Fusing Township, located in the hills bordering Taipei County and Taoyuan County, is famous for its scenic beauty. The Swiss Village Garden restaurant, located just off the Northern Cross-Island Highway (北部橫貫公路), does its best to capitalize on this fact. Perhaps it’s the cool mountain air and wide vistas that suggest a Swiss alpine environment, but this tenuous link is about as close to Switzerland as this restaurant gets.
The food is best described as scenic restaurant international, with “international” connoting the negative quality of being nowhere in particular. A main course, mostly Western in inspiration, is coupled with a salad with a Japanese style dressing and served with a Chinese hot pot of mixed cooked vegetables, which also provides the base for a soup. There is an undercurrent of health-conscious cuisine running through the menu, highlighted by organic coffee, purple rice and herb-infused dishes inspired by the restaurant’s own garden.
There was nothing intrinsically wrong with this hodgepodge of concepts other than the set menus failing to come together as a meal. They had the impression of being seemingly put together with whatever was on hand.
I selected the plebeian Thai-style spicy chicken (NT$390, 椒麻雞). Neither grilled nor pan-fried, this spicy chicken had been deep-fried in batter and resembled a NT$45 chicken cutlet found at most night markets.
The hot pot of mixed vegetables provided a splash of color, but the contents seemed to have been selected at random. An intriguing addition was the rice cake, which added a gooey, cohesive quality to the veg and a certain thickness to the soup.
Even the grilled mountain trout (NT$460, 大蒜鹽烤活鱒魚) failed to escape the suspicion of being tarted up fast food. Various surf and turf dishes, such as the salmon, sirloin and shrimp combo (NT$550), provided bulk and hinted at gastronomic luxury, while two children’s menus — deep-fried chicken and cheese and a fried fish cutlet (NT$290) — catered to an important segment of the weekend crowd.

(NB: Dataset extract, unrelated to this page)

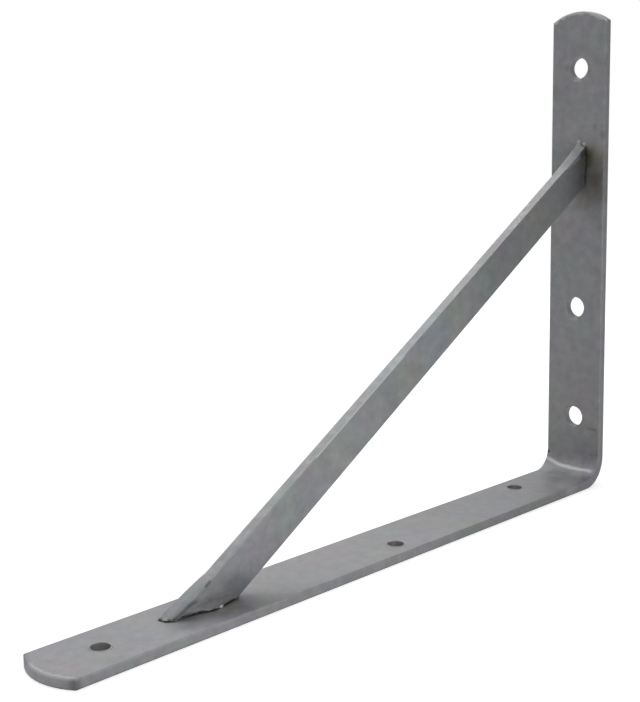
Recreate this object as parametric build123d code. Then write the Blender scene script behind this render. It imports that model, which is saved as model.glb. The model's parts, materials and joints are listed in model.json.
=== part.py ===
from build123d import *

import os
from math import atan2, cos, hypot, sin

# A welded shelf bracket, in millimetres: a flat strip bent to an L, braced by a flat bar on edge.
# X runs out from the wall along the shelf arm, Y runs across the strip and Z runs up the wall arm.
# It is built from its outer heel and moved at the end, so that the origin lies under the middle of the
# shelf arm, halfway across the strip.

# The strip that is bent to an L. Both its ends are cut to a shallow arc.
strip_width = 30.0
strip_thickness = 4.0
strip_edge_radius = 0.6
shelf_arm_length = 320.0
wall_arm_length = 231.0
inside_bend_radius = 10.0
end_arc_rise = 4.8

# Screw holes in the wall arm, on the middle of the strip. The last one is set out from the free end.
wall_hole_diameter = 10.0
wall_heel_hole_height = 32.5
wall_middle_hole_height = 87.5
wall_end_hole_setback = 27.0

# Screw holes in the shelf arm. The two under the brace are staggered to either side of it, so that a
# screwdriver passes beside the brace.
shelf_hole_diameter = 7.0
shelf_heel_hole_reach = 46.0
shelf_middle_hole_reach = 147.0
shelf_end_hole_setback = 25.5
shelf_hole_stagger = 5.5

# The brace. Its setbacks run from the arms' free ends to the corners of its outer edge. It is welded a
# little askew: the shifts take its foot and its head to opposite sides of the middle.
brace_depth = 16.0
brace_thickness = 5.0
brace_edge_radius = 0.5
brace_foot_setback = 56.5
brace_head_setback = 64.5
brace_foot_shift = -1.0
brace_head_shift = 2.2

# The weld beads. The toe is how far a bead runs out on the arm, and the climb how far it runs along the
# brace's outer edge. The leg is what shows on the arm beside the brace, along a joint of a given length.
foot_weld_toe = 4.5
foot_weld_climb = 22.0
foot_weld_leg = 3.4
foot_weld_length = 30.0
head_weld_toe = 2.6
head_weld_climb = 20.0
head_weld_leg = 1.6
head_weld_length = 15.0
weld_overhang = 0.4
weld_edge_radius = 1.2

# The lines of the brace, in its own plane: local X runs from its foot to the wall and local Y runs up.
half_width = strip_width / 2
foot_reach = shelf_arm_length - brace_foot_setback
head_height = wall_arm_length - brace_head_setback
brace_side_run = brace_head_shift - brace_foot_shift
brace_turn = atan2(brace_side_run, foot_reach - strip_thickness)
brace_foot = Vector(0, 0)
brace_head = Vector(
    hypot(foot_reach - strip_thickness, brace_side_run),
    head_height - strip_thickness,
)
brace_plane = Plane(
    origin=(foot_reach, brace_foot_shift, strip_thickness),
    x_dir=(-cos(brace_turn), sin(brace_turn), 0),
    z_dir=(sin(brace_turn), cos(brace_turn), 0),
)
up_the_brace = brace_head.normalized()


def arm_outline(length):
    """One arm seen square on: a strip from the heel to a free end cut to a shallow arc."""
    shoulder = length - end_arc_rise
    heel = ((shoulder, -half_width), (0, -half_width), (0, half_width), (shoulder, half_width))
    arc = ThreePointArc((shoulder, half_width), (length, 0), (shoulder, -half_width))
    return make_face(Polyline(*heel) + arc)


def bent_strip():
    """The strip bent to an L on round corners, its ends cut to arcs and its edges eased."""
    heel = (0, 0)
    corner = (strip_thickness, strip_thickness)
    section = make_face(
        Polyline(
            heel,
            (shelf_arm_length, 0),
            (shelf_arm_length, strip_thickness),
            corner,
            (strip_thickness, wall_arm_length),
            (0, wall_arm_length),
            close=True,
        )
    )
    section = fillet(section.vertices().sort_by_distance(corner)[0], inside_bend_radius)
    section = fillet(section.vertices().sort_by_distance(heel)[0], inside_bend_radius + strip_thickness)
    strip = extrude(Plane.XZ * section, half_width, both=True)
    strip &= extrude(arm_outline(shelf_arm_length), wall_arm_length)
    strip &= extrude(Plane.YZ * Rot(0, 0, 90) * arm_outline(wall_arm_length), shelf_arm_length)
    return fillet(strip.edges() - strip.edges().filter_by(Axis.Y), strip_edge_radius)


def screw_holes():
    """One drill through the strip for each screw hole."""
    drill_length = 2 * strip_thickness
    wall_heights = (
        wall_heel_hole_height,
        wall_middle_hole_height,
        wall_arm_length - wall_end_hole_setback,
    )
    shelf_places = (
        (shelf_heel_hole_reach, -shelf_hole_stagger),
        (shelf_middle_hole_reach, shelf_hole_stagger),
        (shelf_arm_length - shelf_end_hole_setback, 0),
    )
    wall_drill = Rot(0, 90, 0) * Cylinder(wall_hole_diameter / 2, drill_length)
    shelf_drill = Cylinder(shelf_hole_diameter / 2, drill_length)
    drills = [Pos(strip_thickness / 2, 0, height) * wall_drill for height in wall_heights]
    drills += [Pos(reach, side, strip_thickness / 2) * shelf_drill for reach, side in shelf_places]
    return drills


def between_arms(solid):
    """The part of a solid that lies on the inner side of both arms."""
    shelf_arm_top = Plane(origin=(0, 0, strip_thickness), z_dir=(0, 0, 1))
    wall_arm_front = Plane(origin=(strip_thickness, 0, 0), z_dir=(1, 0, 0))
    return split(split(solid, shelf_arm_top, Keep.TOP), wall_arm_front, Keep.TOP)


def eased_bar(start, end, depth, width, edge_radius, spare):
    """A flat bar whose outer edge runs from start to end, and a spare length past each."""
    along = (end - start).normalized()
    inward = along.rotate(Axis.Z, -90)
    section = Plane(origin=start + inward * depth / 2 - along * spare, x_dir=inward, z_dir=along)
    length = (end - start).length + 2 * spare
    return extrude(section * RectangleRounded(depth, width, edge_radius), length)


def brace_bar():
    """The brace, mitred at both ends to lie flat on the arms."""
    bar = eased_bar(brace_foot, brace_head, brace_depth, brace_thickness, brace_edge_radius, 2 * brace_depth)
    return between_arms(brace_plane * bar)


def face_bead(start, end):
    """The bead in the open corner outside the brace. Its face runs from start to end."""
    width = brace_thickness + 2 * weld_overhang
    bead = eased_bar(start, end, brace_depth / 2, width, weld_edge_radius, 0)
    outside_brace = Plane(origin=brace_foot, x_dir=up_the_brace, z_dir=up_the_brace.rotate(Axis.Z, 90))
    return between_arms(brace_plane * split(bead, outside_brace, Keep.TOP))


def joint_bead(middle, along, off_the_arm, leg, length):
    """The bead round both sides of the joint: half an egg, flat on the arm, about the joint's middle."""
    half_length = length / 2
    outline = EllipticalCenterArc((0, 0), half_length, brace_thickness / 2 + leg, 0, arc_size=180)
    outline += Line((-half_length, 0), (half_length, 0))
    joint = Plane(origin=middle, x_dir=along, z_dir=off_the_arm)
    return joint * revolve(make_face(outline), Axis.X, 180)


def foot_weld():
    """The weld between the brace's foot and the shelf arm."""
    toe = brace_foot + Vector(-foot_weld_toe, 0)
    climb = brace_foot + up_the_brace * foot_weld_climb
    middle = brace_plane.origin + brace_plane.x_dir * foot_weld_length / 2
    bead = joint_bead(middle, brace_plane.x_dir, (0, 0, 1), foot_weld_leg, foot_weld_length)
    return face_bead(toe, climb) + bead


def head_weld():
    """The weld between the brace's head and the wall arm."""
    toe = brace_head + Vector(0, head_weld_toe)
    climb = brace_head - up_the_brace * head_weld_climb
    middle = (strip_thickness, brace_head_shift, head_height + head_weld_toe - head_weld_length / 2)
    bead = joint_bead(middle, (0, 0, 1), (1, 0, 0), head_weld_leg, head_weld_length)
    return face_bead(climb, toe) + bead


brace = brace_bar()
pieces = {
    "bent_arms": bent_strip() - screw_holes(),
    "brace": brace,
    "foot_weld": foot_weld() - brace,
    "head_weld": head_weld() - brace,
}
from_heel_to_origin = Pos(-shelf_arm_length / 2, 0, 0)
os.makedirs("parts", exist_ok=True)
for name, piece in pieces.items():
    export_step(from_heel_to_origin * piece, f"parts/{name}.step")
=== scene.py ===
import json
from math import cos, pi, radians, sin
from types import SimpleNamespace

import bmesh
import bpy
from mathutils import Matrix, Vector, noise


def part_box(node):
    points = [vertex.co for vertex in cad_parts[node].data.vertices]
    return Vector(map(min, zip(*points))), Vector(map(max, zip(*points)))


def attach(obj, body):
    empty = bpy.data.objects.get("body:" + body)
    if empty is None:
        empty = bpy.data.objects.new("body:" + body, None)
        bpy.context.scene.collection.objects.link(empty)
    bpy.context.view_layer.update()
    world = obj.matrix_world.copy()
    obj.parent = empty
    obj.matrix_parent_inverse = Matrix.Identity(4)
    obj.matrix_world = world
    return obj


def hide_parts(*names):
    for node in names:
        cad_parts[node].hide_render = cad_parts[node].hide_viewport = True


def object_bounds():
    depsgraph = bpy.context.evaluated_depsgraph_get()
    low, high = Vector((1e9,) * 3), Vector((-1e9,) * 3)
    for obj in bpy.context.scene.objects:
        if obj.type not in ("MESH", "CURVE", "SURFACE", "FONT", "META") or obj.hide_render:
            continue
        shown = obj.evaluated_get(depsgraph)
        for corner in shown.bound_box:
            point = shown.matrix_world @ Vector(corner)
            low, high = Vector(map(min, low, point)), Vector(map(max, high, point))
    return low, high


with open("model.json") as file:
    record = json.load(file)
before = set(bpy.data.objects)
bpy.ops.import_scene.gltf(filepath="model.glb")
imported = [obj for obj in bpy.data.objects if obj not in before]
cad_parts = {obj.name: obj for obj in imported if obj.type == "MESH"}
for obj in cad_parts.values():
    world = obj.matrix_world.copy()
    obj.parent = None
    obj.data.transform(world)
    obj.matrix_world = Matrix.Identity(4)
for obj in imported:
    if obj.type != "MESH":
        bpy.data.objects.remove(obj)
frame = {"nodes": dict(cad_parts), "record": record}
cad_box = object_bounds()

# The bent strip: 30 by 4 mm flat steel, cropped to shallow arcs at both ends, punched and bent cold to an
# L over a press brake's punch. The bracket is zinc plated after welding, in a tumbling barrel, so each
# piece of it wears the same matt grey coat.
millimetre = 0.001
strip_thickness = 4 * millimetre
heel = Vector((cad_box[0][0], 0, 0))
out_from_wall, across, up = Vector((1, 0, 0)), Vector((0, 1, 0)), Vector((0, 0, 1))


def from_heel(x, y, z):
    """A place given in millimetres from the bracket's outer heel."""
    return heel + Vector((x, y, z)) * millimetre


def linear(hex_colour):
    """The linear colour of an sRGB hex value."""
    parts = (int(hex_colour[n:n + 2], 16) / 255 for n in (1, 3, 5))
    return (*(c / 12.92 if c <= 0.04045 else ((c + 0.055) / 1.055) ** 2.4 for c in parts), 1)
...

Perhaps Swiss Village Garden’s most alluring facet is its delightful garden. Despite the fine winter weather when I visited, the staff tried their utmost to dissuade me from making use of the spacious outdoor dinning area, extolling the virtues of the better facilities available in the air-conditioned interior. Once established outside, staff brought the food out with good grace; but service, like the food, went little further than simply busing the dishes to the table and leaving customers to their own devices.
A shop out front sells homemade cakes, fruit vinegars and boutique hygiene products, underlining the back-to-nature theme at Swiss Village Garden. The extensive drinks menu also offers a wide range of high-end herbal teas (starting at NT$180).
As with many such establishments, the location accounts for 80 percent of the restaurant’s appeal. To sit in the garden for an hour or two, read, chat or gaze into the middle distance, makes a visit to Swiss Village Garden worthwhile.